Quand il a déclaré qu'il prie sans cesse pour obtenir le bonheur de les voir, il énonce la raison de ce désir. Quelle est-elle? « Pour vous communiquer un peu de cette grâce spirituelle et vous confirmer dans le bien. » Ce n'est donc pas sans motif qu'il voulait se rendre à Rome; il ne ressemble pas à ceux que nous voyons aujourd'hui faire des voyages aussi dénués de sens que l'utilité ; c'est un intérêt nécessaire et pressant qu'il se propose; ce qu'il ne dit que d'une manière énigmatique et voilée. Il se garde bien de prendre ce ton : J'irai vous enseigner, vous former, compléter ce qui vous manque. Non; mais : « Vous communiquer un peu... » Il déclare déjà par là qu'il ne donne pas de son propre fonds, qu'il ne fait que transmettre. Remarquez aussi la modestie de ce langage, « un peu » selon ma faible mesure. Et quel est ce peu qu'il va leur donner ? Il consistera, ajoute-t-il, « à vous confirmer dans le bien. » C'est donc à la grâce que nous devons de ne pas chanceler, de demeurer fermes. Or, quand vous entendez la grâce, ne pensez pas qu'on refuse sa rémunération et son mérite à la volonté. Tel n'est pas le but de cette parole ; on veut seulement réprimer les folles prétentions de l'orgueil. Si Paul parle donc ici de la grâce, cela ne doit pas vous décourager. Il emploie souvent ce mot de grâce pour désigner les bonnes oeuvres, tant la reconnaissance est naturelle à son cœur, et de plus, parce que nous avons besoin de la divine grâce pour les accomplir. Quand il dit : « Pour vous confirmer dans le bien, » il insinue, mais en termes voilés, qu'ils ont besoin d'une grande réformation. Voici le sens de sa parole : Depuis longtemps j'ai le désir, je suis dans l'impatience de vous voir, dans le but unique de vous affermir sur l'inébranlable fondement de la crainte de Dieu, afin que vous ne soyez pas toujours incertains et chancelants. — Il ne s'exprime pas d'une manière aussi formelle, qui n'aurait peut-être réussi qu'à les blesser; il dit la même chose avec plus de ménagement et de douceur.

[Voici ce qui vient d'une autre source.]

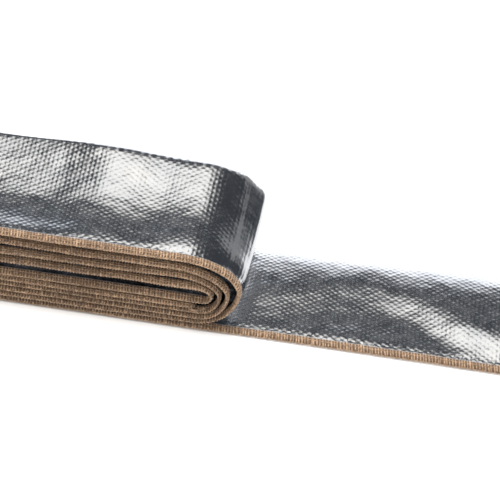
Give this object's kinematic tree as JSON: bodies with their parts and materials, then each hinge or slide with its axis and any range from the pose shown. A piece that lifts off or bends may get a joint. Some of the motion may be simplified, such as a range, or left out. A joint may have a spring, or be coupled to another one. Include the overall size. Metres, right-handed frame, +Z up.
{
  "type": "heat shield sleeve",
  "caption": "Flat coil of aluminised glass-cloth heat shield sleeve with an overlocked edge, its outer end unrolled as a flat tail.",
  "frame": {"origin": "middle of the whole length and width, on the floor under the coil and its tail", "axes": "+X along the sleeve from the coil towards the free end of the tail, -Y towards the sewn edge, +Y towards the folded edge, +Z up"},
  "size_m": [0.2834, 0.0532, 0.032],
  "materials": {
    "foil_cloth": "plain-weave glass cloth faced with bright aluminium foil",
    "sewing_thread": "tan overlock thread, matt"
  },
  "bodies": {
    "root": {"sleeve_cloth": "foil_cloth", "overlock_stitching": "sewing_thread"}
  },
  "joints": []
}
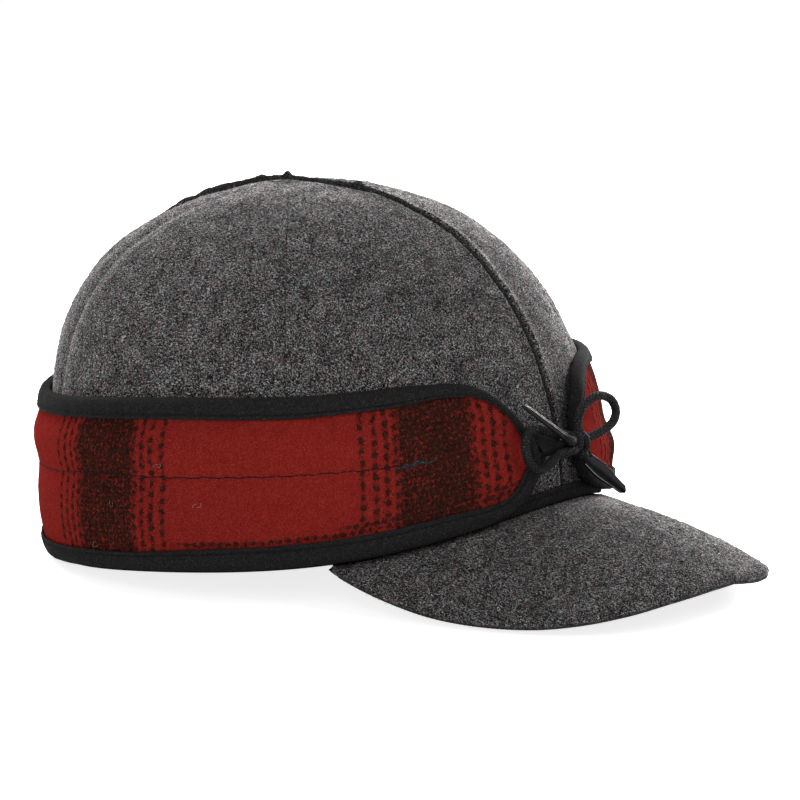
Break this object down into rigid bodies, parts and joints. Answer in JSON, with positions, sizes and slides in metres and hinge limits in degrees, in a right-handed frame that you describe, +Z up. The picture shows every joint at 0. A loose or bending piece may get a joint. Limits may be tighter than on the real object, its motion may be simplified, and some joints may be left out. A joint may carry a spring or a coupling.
{
  "type": "earflap cap",
  "caption": "Wool work cap with a panelled crown, short curved peak and a plaid earband folded up round it, bound in black and tied in front with a lace bow.",
  "frame": {"origin": "middle of the cap's plan, on the surface it rests on", "axes": "+Z up, the peak toward -Y, the wearer's right toward -X"},
  "size_m": [0.1974, 0.2712, 0.1313],
  "materials": {
    "wool_grey": "fulled wool, charcoal grey, short nap",
    "wool_plaid": "red wool with broad dark brown stripes, napped",
    "binding_black": "black bias tape",
    "seam_thread": "black overlocked thread",
    "lace_black": "black braided cord",
    "aglet_black": "glossy black"
  },
  "bodies": {
    "root": {"crown_panel_front_right": "wool_grey", "crown_panel_side_right": "wool_grey", "crown_panel_back_right": "wool_grey", "crown_panel_front_left": "wool_grey", "crown_panel_side_left": "wool_grey", "crown_panel_back_left": "wool_grey", "crown_seam": "seam_thread", "rim_binding": "binding_black", "peak": "wool_grey", "earband": "wool_plaid", "earband_binding": "binding_black", "lace_right_lead": "lace_black", "lace_left_lead": "lace_black", "lace_right_loop": "lace_black", "lace_left_loop": "lace_black", "lace_right_tail": "lace_black", "lace_left_tail": "lace_black", "lace_knot": "lace_black", "aglet_right": "aglet_black", "aglet_left": "aglet_black"}
  },
  "joints": []
}
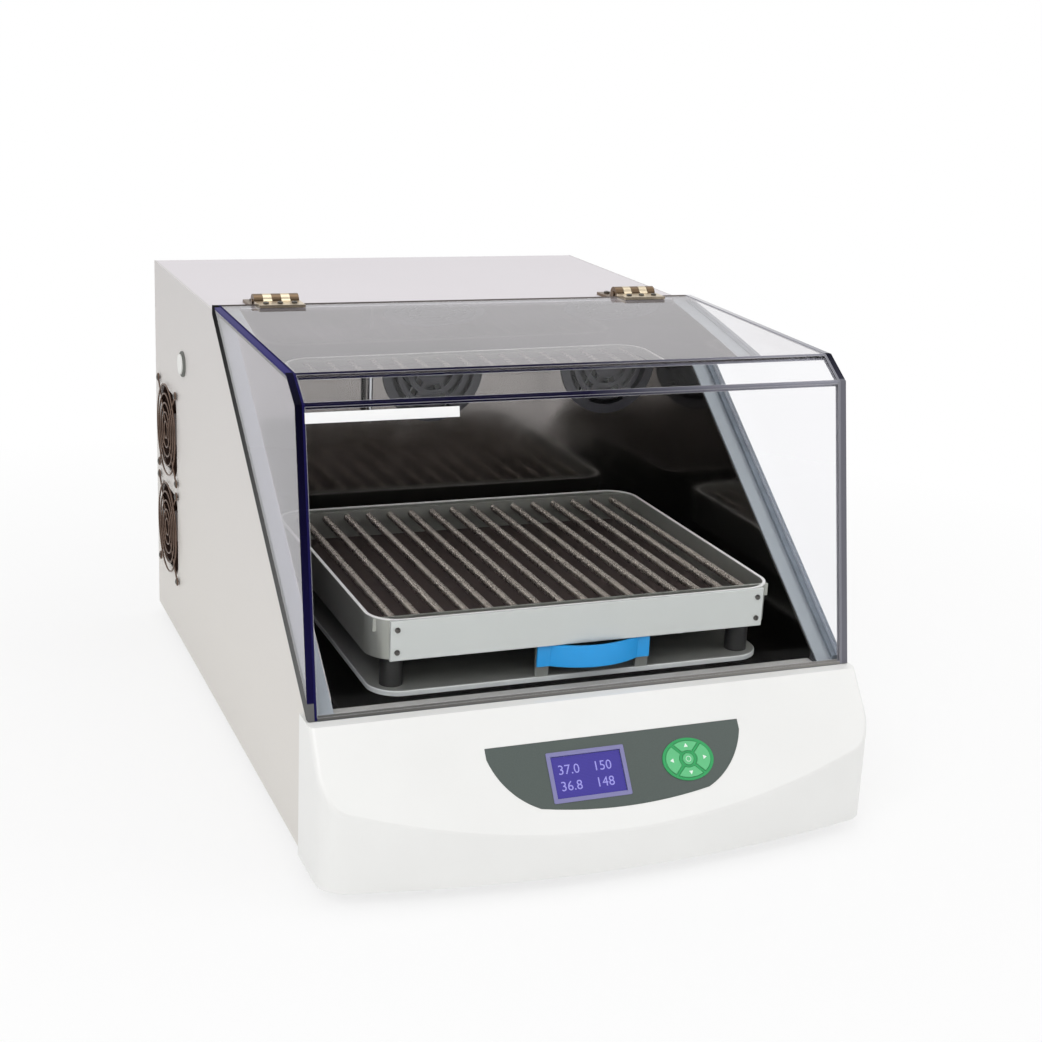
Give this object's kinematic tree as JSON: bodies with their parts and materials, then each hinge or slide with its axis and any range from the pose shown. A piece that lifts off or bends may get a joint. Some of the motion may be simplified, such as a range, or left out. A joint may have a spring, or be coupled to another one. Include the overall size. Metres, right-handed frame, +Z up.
{
  "type": "incubated benchtop shaker",
  "caption": "Benchtop incubator with a hinged clear hood over a heated chamber, where a spring flask rack orbits on an eccentric drive; bowed control fascia in front.",
  "frame": {"origin": "on the bench, below the middle of the instrument's bounding box", "axes": "+Z up, the control fascia faces -Y, +X to the right as seen from the front"},
  "size_m": [0.55, 0.8248, 0.4596],
  "materials": {
    "panel_paint": "light grey powder coat, fine texture",
    "foot_rubber": "matt black",
    "cover_paint": "off-white powder coat, satin",
    "chamber_steel": "polished sheet steel",
    "foam": "pale foam, rough",
    "lip_metal": "satin grey",
    "seal_rubber": "matt black",
    "probe_steel": "bright drawn steel",
    "clear_hood": "clear acrylic with a faint lavender tint, polished",
    "hinge_steel": "burnished brown-grey steel",
    "screw_steel": "plated steel",
    "fascia_plastic": "off-white moulded plastic, fine grain",
    "overlay_film": "grey-green printed film, satin",
    "bezel_plastic": "grey-lilac frame, satin",
    "display_glass": "blue-violet lit display, glossy",
    "board": "green circuit board",
    "keypad_green": "green, satin",
    "key_green": "light green soft keys, satin",
    "fan_black": "black moulded plastic",
    "guard_wire": "plated wire",
    "port_plastic": "white moulded plastic",
    "port_rubber": "black rubber",
    "inlet_plastic": "black moulded plastic",
    "rocker_plastic": "black, glossy",
    "motor_paint": "dark grey paint",
    "impeller_metal": "pressed sheet, satin",
    "heater_steel": "oxidised steel sheath",
    "pulley_metal": "turned",
    "cast_frame": "cast and machined",
    "bearing_steel": "ground steel",
    "belt_rubber": "black ribbed rubber",
    "shaft_steel": "turned steel",
    "counter_iron": "dark cast iron",
    "deck_metal": "dull anodised",
    "rack_metal": "grey anodised, satin",
    "rack_mat": "dark brown-black mat",
    "spring_steel": "drawn spring wire",
    "bar_metal": "bright satin",
    "handle_blue": "bright blue, satin gloss"
  },
  "bodies": {
    "housing": {"base_pan": "panel_paint", "feet": "foot_rubber", "left_side_panel": "panel_paint", "right_side_panel": "panel_paint", "top_cover": "cover_paint", "rear_panel": "panel_paint", "chamber_liner": "chamber_steel", "insulation": "foam", "lip_trim": "lip_metal", "hood_seals": "seal_rubber", "temperature_probe": "probe_steel", "front_fascia": "fascia_plastic", "control_overlay": "overlay_film", "lcd_bezel": "bezel_plastic", "lcd_module": "display_glass", "control_board": "board", "keypad_base": "keypad_green", "hinge_fixed_leaves": "hinge_steel", "housing_screws": "screw_steel", "cooling_fan_frames": "fan_black", "cooling_fan_guards": "guard_wire", "access_port_bush": "port_plastic", "power_inlet": "inlet_plastic", "motor": "motor_paint", "drive_frame": "cast_frame", "drive_bearings": "bearing_steel", "drive_belt": "belt_rubber", "heater": "heater_steel", "circulation_fan_guards": "chamber_steel", "circulation_fan_motors": "motor_paint"},
    "hood": {"hood_canopy": "clear_hood", "hood_left_side": "clear_hood", "hood_right_side": "clear_hood", "hinge_moving_leaves": "hinge_steel"},
    "crank": {"drive_crank": "shaft_steel", "drive_pulley": "pulley_metal", "counterweight": "counter_iron"},
    "platform": {"deck_plate": "deck_metal", "deck_hubs": "cast_frame", "rack_posts": "deck_metal", "rack_frame": "rack_metal", "rack_tray": "rack_mat", "rack_springs": "spring_steel", "front_bar": "bar_metal", "rack_screws": "screw_steel", "pull_handle": "handle_blue"},
    "left_idler": {"left_idler_crank": "shaft_steel"},
    "right_idler": {"right_idler_crank": "shaft_steel"},
    "motor_rotor": {"motor_pulley": "pulley_metal"},
    "upper_fan": {"upper_fan_wheel": "fan_black"},
    "lower_fan": {"lower_fan_wheel": "fan_black"},
    "left_circulation_fan": {"left_circulation_wheel": "impeller_metal"},
    "right_circulation_fan": {"right_circulation_wheel": "impeller_metal"},
    "up_button": {"key_up": "key_green"},
    "down_button": {"key_down": "key_green"},
    "left_button": {"key_left": "key_green"},
    "right_button": {"key_right": "key_green"},
    "centre_button": {"key_centre": "key_green"},
    "rocker": {"power_rocker": "rocker_plastic"},
    "port_plug": {"access_port_plug": "port_rubber"}
  },
  "joints": [
    {"name": "hood_hinge", "type": "hinge", "parent": "housing", "child": "hood", "pos_m": [0, 0.079, 0.4516], "axis": [-1, 0, 0], "range_deg": [0, 80]},
    {"name": "drive_spin", "type": "hinge", "parent": "housing", "child": "crank", "pos_m": [0, -0.16, 0.069], "axis": [0, 0, 1], "continuous": true},
    {"name": "platform_pivot", "type": "hinge", "parent": "crank", "child": "platform", "pos_m": [0, -0.1695, 0.145], "axis": [0, 0, 1], "continuous": true},
    {"name": "left_idler_spin", "type": "hinge", "parent": "housing", "child": "left_idler", "pos_m": [-0.11, -0.05, 0.1], "axis": [0, 0, 1], "continuous": true},
    {"name": "right_idler_spin", "type": "hinge", "parent": "housing", "child": "right_idler", "pos_m": [0.11, -0.05, 0.1], "axis": [0, 0, 1], "continuous": true},
    {"name": "motor_spin", "type": "hinge", "parent": "housing", "child": "motor_rotor", "pos_m": [0, 0.01, 0.069], "axis": [0, 0, 1], "continuous": true},
    {"name": "upper_fan_spin", "type": "hinge", "parent": "housing", "child": "upper_fan", "pos_m": [-0.2495, 0.333, 0.2545], "axis": [1, 0, 0], "continuous": true},
    {"name": "lower_fan_spin", "type": "hinge", "parent": "housing", "child": "lower_fan", "pos_m": [-0.2495, 0.333, 0.134], "axis": [1, 0, 0], "continuous": true},
    {"name": "left_circulation_spin", "type": "hinge", "parent": "housing", "child": "left_circulation_fan", "pos_m": [-0.025, 0.11, 0.37], "axis": [0, 1, 0], "continuous": true},
    {"name": "right_circulation_spin", "type": "hinge", "parent": "housing", "child": "right_circulation_fan", "pos_m": [0.185, 0.11, 0.37], "axis": [0, 1, 0], "continuous": true},
    {"name": "up_key_press", "type": "slide", "parent": "housing", "child": "up_button", "axis": [0, 0.8, -0.6], "range_m": [0, 0.0008], "stiffness_N_per_m": 600, "springref_m": -0.0003},
    {"name": "down_key_press", "type": "slide", "parent": "housing", "child": "down_button", "axis": [0, 0.8, -0.6], "range_m": [0, 0.0008], "stiffness_N_per_m": 600, "springref_m": -0.0003},
    {"name": "left_key_press", "type": "slide", "parent": "housing", "child": "left_button", "axis": [0, 0.8, -0.6], "range_m": [0, 0.0008], "stiffness_N_per_m": 600, "springref_m": -0.0003},
    {"name": "right_key_press", "type": "slide", "parent": "housing", "child": "right_button", "axis": [0, 0.8, -0.6], "range_m": [0, 0.0008], "stiffness_N_per_m": 600, "springref_m": -0.0003},
    {"name": "centre_key_press", "type": "slide", "parent": "housing", "child": "centre_button", "axis": [0, 0.8, -0.6], "range_m": [0, 0.0008], "stiffness_N_per_m": 600, "springref_m": -0.0003},
    {"name": "power_rocker_tilt", "type": "hinge", "parent": "housing", "child": "rocker", "pos_m": [-0.11, 0.408, 0.07], "axis": [1, 0, 0], "range_deg": [-8, 8]},
    {"name": "port_plug_pull", "type": "slide", "parent": "housing", "child": "port_plug", "axis": [-1, 0, 0], "range_m": [0, 0.02]}
  ],
  "couplings": [
    {"joint": "platform_pivot", "follows": "drive_spin", "ratio": -1},
    {"joint": "left_idler_spin", "follows": "drive_spin", "ratio": 1},
    {"joint": "right_idler_spin", "follows": "drive_spin", "ratio": 1},
    {"joint": "motor_spin", "follows": "drive_spin", "ratio": 3}
  ]
}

« Pour vous confirmer dans le bien. » Et cela même étant de nature à les affliger, à les contrister, voyez comme il le mitige par ce qui suit. Il ne veut pas qu'ils puissent dire : Quoi donc, est-ce que nous chancelons, est-ce que nous tournons à tout vent ? Avions-nous besoin de votre parole pour avoir de la consistance et de la fermeté ? — Il prévient de telles objections en ajoutant : « C'est-à-dire, afin que nous soyons mutuellement consolés, lorsque je serai au milieu de vous, par cette foi qui est la vôtre et la mienne. » C'est comme s'il parlait ainsi : Ne pensez pas que je sois dans l'intention de vous accuser. Non, ce n'est pas la pensée qui m'a dicté de telles expressions. Mais alors qu'ai-je donc voulu dire ? Vous avez subi bien des peines de la part de ceux qui sont devenus vos persécuteurs ; et c'est pour cela que j'ai tant désiré vous voir, afin de vous consoler, et non seulement pour vous consoler, mais encore pour recevoir de vous une consolation.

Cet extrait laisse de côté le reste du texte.